Chemical Resistance Drops Significantly
Fresh ceramic coatings resist a wide pH range, from acidic bird droppings and bug splatter to alkaline road salts and certain cleaning products. As the coating ages, this chemical resistance narrows. Acidic contaminants that once sat harmlessly on the surface can now etch into the weakened coating and eventually into the clear coat. Alkaline cleaners that were previously safe to use may accelerate the coating’s breakdown.
This is particularly relevant if you live in an area with acid rain, heavy tree coverage, or frequent bird activity. These are the situations where ceramic coating earns its keep, and they’re also the situations where you’ll feel its absence most.
What to Do When It’s Time to Recoat
Reapplying ceramic coating isn’t as simple as layering a new coat over the old one. The remnants of the old coating create an uneven surface that prevents proper bonding. The standard process starts with a thorough wash using a stripping wash designed to break down old wax, sealant, and coating residue. These products are more aggressive than regular car shampoo but safe for your paint.
After stripping, a clay bar treatment removes embedded contaminants the wash couldn’t reach. If the old coating is particularly stubborn, or if water still beads in patches after the strip wash, light machine polishing with a dual-action polisher may be necessary to fully remove the remaining layer. This also addresses any swirl marks or light scratches that accumulated while the old coating was wearing down.

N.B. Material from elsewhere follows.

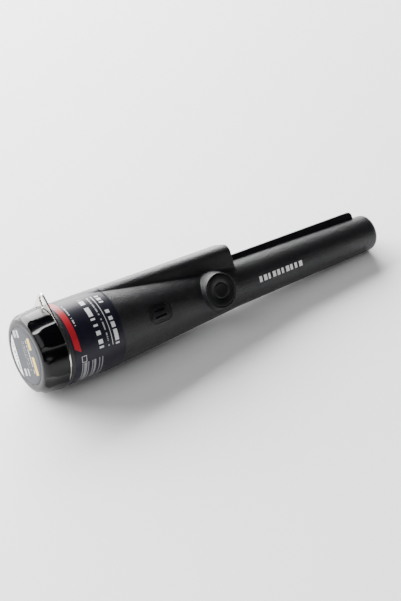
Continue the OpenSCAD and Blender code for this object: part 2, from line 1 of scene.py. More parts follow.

Once the surface is completely bare and smooth, you’re back to a clean canvas for a new application. Skipping any of these steps risks trapping contaminants or old coating fragments under the new layer, which leads to uneven coverage and premature failure. If you originally paid for a professional application, it’s worth doing so again, since the surface preparation matters as much as the coating itself.
Bridging the Gap With Interim Protection
If you’re not ready to recoat immediately, you can protect your paint in the meantime with spray sealants or traditional carnauba wax. These products don’t offer the same durability or hardness as ceramic coating. Most spray sealants last a few weeks to a couple of months. But they do restore some hydrophobic behavior, add a layer between your clear coat and the environment, and buy you time until you’re ready for a full reapplication.
Washing habits matter more during this period too. Use pH-neutral car shampoo, avoid automatic car washes with harsh brushes, and clean off bird droppings and tree sap as quickly as possible. Your paint is more vulnerable now, and the habits you built while the coating was protecting you may need adjusting.